■ **WRITTEN INSTRUCTION**
Every line below that contains "with" is to be copied.

* BEGIN RECORDS FOR THIS EXERCISE *

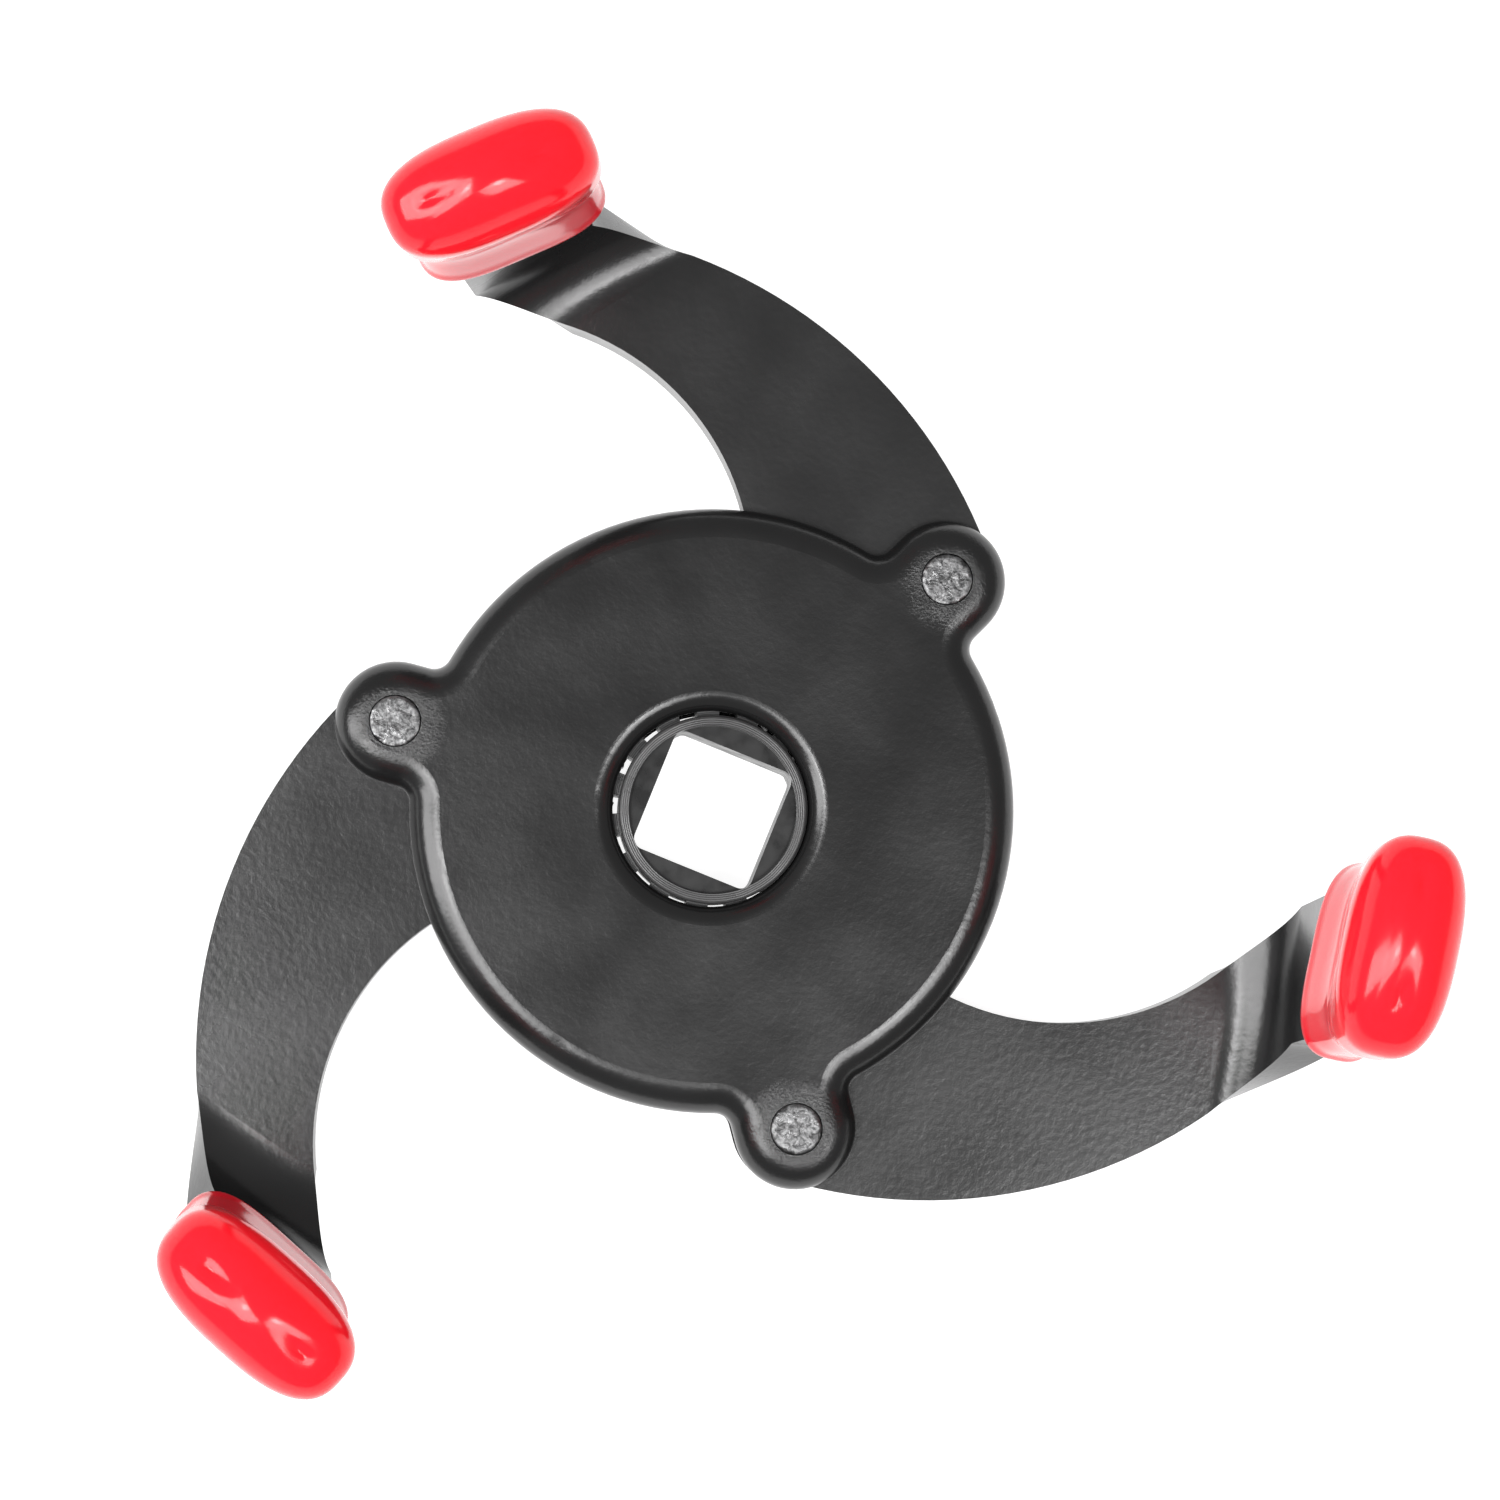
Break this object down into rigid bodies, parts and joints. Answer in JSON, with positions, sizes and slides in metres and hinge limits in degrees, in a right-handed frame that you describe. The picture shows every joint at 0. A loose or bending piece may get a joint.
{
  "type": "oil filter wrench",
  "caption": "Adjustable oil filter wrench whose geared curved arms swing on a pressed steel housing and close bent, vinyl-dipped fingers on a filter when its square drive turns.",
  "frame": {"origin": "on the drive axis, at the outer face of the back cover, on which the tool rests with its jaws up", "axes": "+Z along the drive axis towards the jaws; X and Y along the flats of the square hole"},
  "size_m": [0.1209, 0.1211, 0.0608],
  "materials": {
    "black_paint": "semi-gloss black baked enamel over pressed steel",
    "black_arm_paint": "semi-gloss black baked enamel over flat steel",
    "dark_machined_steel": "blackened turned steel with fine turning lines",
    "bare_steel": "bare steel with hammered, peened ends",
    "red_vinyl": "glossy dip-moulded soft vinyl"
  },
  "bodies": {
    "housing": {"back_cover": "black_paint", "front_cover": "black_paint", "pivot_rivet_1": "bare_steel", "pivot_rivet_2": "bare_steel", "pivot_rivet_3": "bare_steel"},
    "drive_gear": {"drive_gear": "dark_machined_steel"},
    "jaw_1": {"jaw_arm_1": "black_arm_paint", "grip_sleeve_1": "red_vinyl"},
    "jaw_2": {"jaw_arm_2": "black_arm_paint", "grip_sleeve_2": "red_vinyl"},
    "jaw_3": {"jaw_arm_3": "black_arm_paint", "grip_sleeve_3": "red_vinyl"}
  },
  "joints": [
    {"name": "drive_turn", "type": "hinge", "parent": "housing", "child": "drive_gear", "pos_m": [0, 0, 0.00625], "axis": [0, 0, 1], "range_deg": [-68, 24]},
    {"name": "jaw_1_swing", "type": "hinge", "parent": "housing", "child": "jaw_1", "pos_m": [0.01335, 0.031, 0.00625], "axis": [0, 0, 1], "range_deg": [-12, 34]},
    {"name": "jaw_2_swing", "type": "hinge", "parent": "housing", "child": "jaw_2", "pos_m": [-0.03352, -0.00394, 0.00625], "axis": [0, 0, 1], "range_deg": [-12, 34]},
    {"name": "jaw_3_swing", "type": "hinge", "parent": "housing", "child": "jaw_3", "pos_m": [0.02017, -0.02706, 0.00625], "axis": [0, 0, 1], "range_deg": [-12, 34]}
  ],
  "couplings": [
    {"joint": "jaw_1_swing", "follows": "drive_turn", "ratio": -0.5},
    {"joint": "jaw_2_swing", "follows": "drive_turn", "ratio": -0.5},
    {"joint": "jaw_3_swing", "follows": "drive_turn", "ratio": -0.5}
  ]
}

* END RECORDS FOR THIS EXERCISE *
* BEGIN RECORDS FOR THIS EXERCISE *

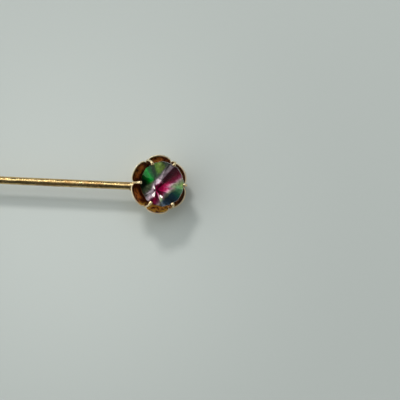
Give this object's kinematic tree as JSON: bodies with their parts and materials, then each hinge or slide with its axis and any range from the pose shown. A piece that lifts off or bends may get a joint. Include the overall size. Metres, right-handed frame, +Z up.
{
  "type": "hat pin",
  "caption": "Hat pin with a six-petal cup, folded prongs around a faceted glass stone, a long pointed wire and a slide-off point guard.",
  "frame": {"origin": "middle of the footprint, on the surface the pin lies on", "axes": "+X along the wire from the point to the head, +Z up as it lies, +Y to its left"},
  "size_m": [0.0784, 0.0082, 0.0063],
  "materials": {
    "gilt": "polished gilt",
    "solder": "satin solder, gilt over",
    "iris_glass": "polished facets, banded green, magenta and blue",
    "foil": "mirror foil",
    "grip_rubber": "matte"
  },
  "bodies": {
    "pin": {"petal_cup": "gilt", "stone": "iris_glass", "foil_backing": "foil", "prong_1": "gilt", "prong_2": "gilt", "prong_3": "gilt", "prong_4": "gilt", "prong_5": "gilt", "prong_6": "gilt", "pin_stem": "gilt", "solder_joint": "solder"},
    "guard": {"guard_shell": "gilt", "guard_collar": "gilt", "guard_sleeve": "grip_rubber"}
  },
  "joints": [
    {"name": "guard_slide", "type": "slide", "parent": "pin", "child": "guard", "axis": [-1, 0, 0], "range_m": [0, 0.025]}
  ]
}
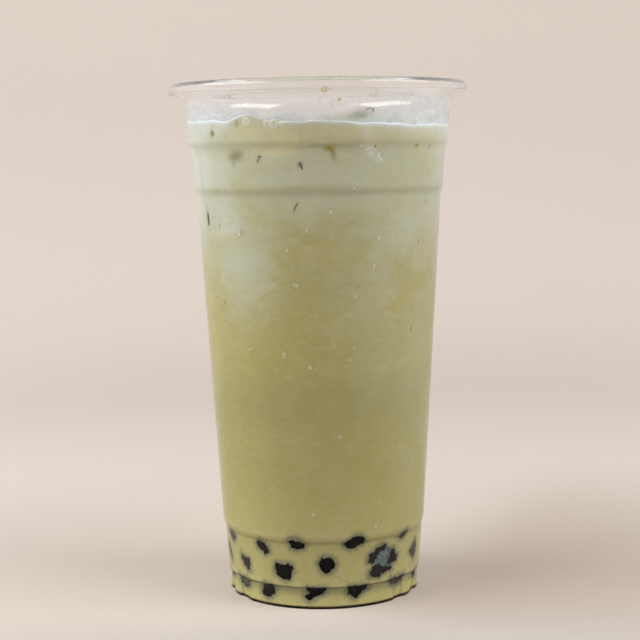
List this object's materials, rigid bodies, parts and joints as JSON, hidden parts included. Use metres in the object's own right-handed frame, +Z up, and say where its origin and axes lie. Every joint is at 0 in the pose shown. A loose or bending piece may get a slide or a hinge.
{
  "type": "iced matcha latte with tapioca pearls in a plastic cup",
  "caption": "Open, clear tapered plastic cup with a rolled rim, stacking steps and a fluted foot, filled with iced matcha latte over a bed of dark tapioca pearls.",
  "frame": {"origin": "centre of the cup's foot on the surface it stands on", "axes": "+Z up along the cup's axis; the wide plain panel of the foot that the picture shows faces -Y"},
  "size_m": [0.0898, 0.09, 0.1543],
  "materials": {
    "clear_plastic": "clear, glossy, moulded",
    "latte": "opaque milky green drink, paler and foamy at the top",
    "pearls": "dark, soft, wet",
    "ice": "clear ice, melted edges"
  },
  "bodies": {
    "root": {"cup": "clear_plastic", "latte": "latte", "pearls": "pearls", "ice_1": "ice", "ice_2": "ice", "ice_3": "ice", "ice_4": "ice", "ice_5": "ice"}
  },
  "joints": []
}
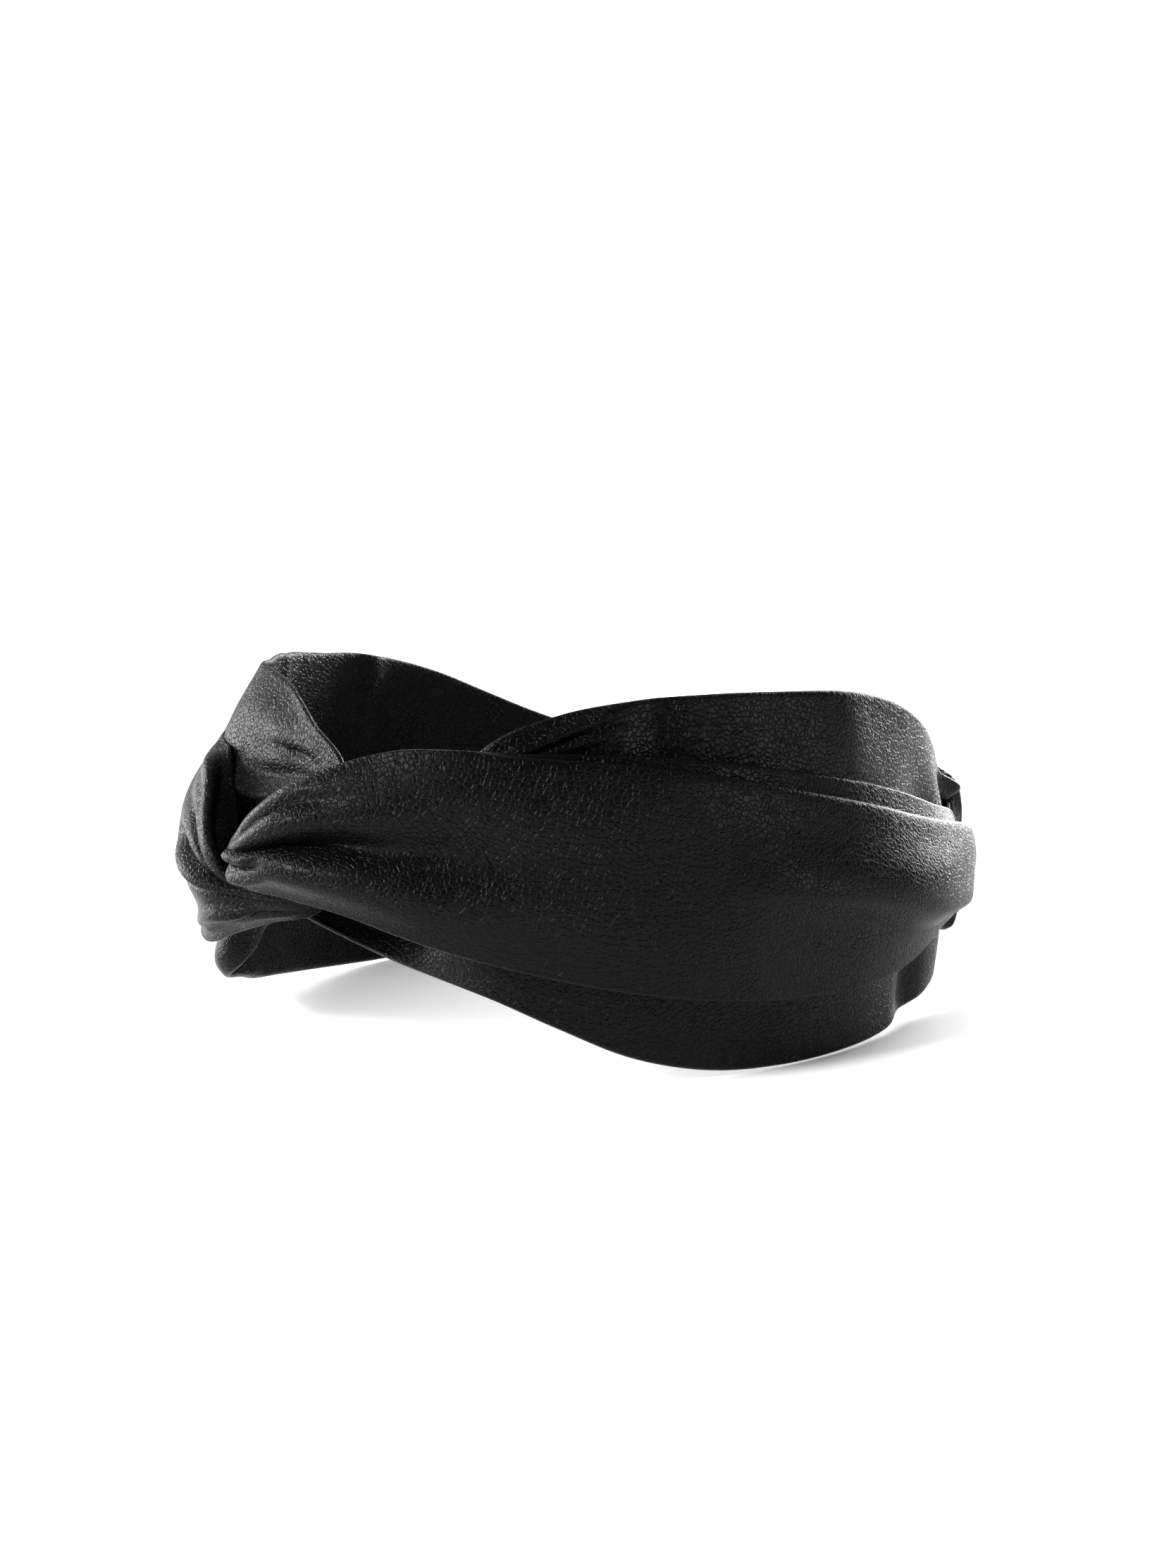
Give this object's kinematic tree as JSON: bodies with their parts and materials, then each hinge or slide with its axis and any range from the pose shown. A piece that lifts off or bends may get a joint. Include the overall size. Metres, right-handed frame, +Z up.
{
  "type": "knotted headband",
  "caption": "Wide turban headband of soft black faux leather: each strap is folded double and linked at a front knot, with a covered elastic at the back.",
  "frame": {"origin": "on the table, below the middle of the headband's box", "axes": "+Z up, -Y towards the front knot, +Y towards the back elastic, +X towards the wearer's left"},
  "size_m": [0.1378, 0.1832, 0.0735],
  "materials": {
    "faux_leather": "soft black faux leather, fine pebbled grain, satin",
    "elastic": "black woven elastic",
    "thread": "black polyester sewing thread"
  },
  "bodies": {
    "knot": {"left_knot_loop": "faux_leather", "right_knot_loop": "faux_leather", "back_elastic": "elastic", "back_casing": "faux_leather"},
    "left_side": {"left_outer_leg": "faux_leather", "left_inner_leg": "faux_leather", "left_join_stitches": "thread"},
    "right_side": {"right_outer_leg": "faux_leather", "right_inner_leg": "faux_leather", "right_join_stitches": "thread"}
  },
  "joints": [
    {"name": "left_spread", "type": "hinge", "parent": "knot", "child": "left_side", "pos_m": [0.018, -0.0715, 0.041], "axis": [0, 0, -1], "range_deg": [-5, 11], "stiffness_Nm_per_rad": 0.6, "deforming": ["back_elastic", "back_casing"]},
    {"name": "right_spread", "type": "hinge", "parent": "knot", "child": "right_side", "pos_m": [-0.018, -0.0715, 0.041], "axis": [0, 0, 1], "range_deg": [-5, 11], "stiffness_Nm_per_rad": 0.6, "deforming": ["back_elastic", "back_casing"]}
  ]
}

* END RECORDS FOR THIS EXERCISE *

■ **FINISHED TASK**
Break this object down into rigid bodies, parts and joints. Answer in JSON, with positions, sizes and slides in metres and hinge limits in degrees, in a right-handed frame that you describe. The picture shows every joint at 0. A loose or bending piece may get a joint.
  "frame": {"origin": "on the drive axis, at the outer face of the back cover, on which the tool rests with its jaws up", "axes": "+Z along the drive axis towards the jaws; X and Y along the flats of the square hole"},
    "dark_machined_steel": "blackened turned steel with fine turning lines",
    "bare_steel": "bare steel with hammered, peened ends",
Give this object's kinematic tree as JSON: bodies with their parts and materials, then each hinge or slide with its axis and any range from the pose shown. A piece that lifts off or bends may get a joint. Include the overall size. Metres, right-handed frame, +Z up.
  "caption": "Hat pin with a six-petal cup, folded prongs around a faceted glass stone, a long pointed wire and a slide-off point guard.",
  "type": "iced matcha latte with tapioca pearls in a plastic cup",
  "caption": "Open, clear tapered plastic cup with a rolled rim, stacking steps and a fluted foot, filled with iced matcha latte over a bed of dark tapioca pearls.",
Give this object's kinematic tree as JSON: bodies with their parts and materials, then each hinge or slide with its axis and any range from the pose shown. A piece that lifts off or bends may get a joint. Include the overall size. Metres, right-handed frame, +Z up.
  "caption": "Wide turban headband of soft black faux leather: each strap is folded double and linked at a front knot, with a covered elastic at the back.",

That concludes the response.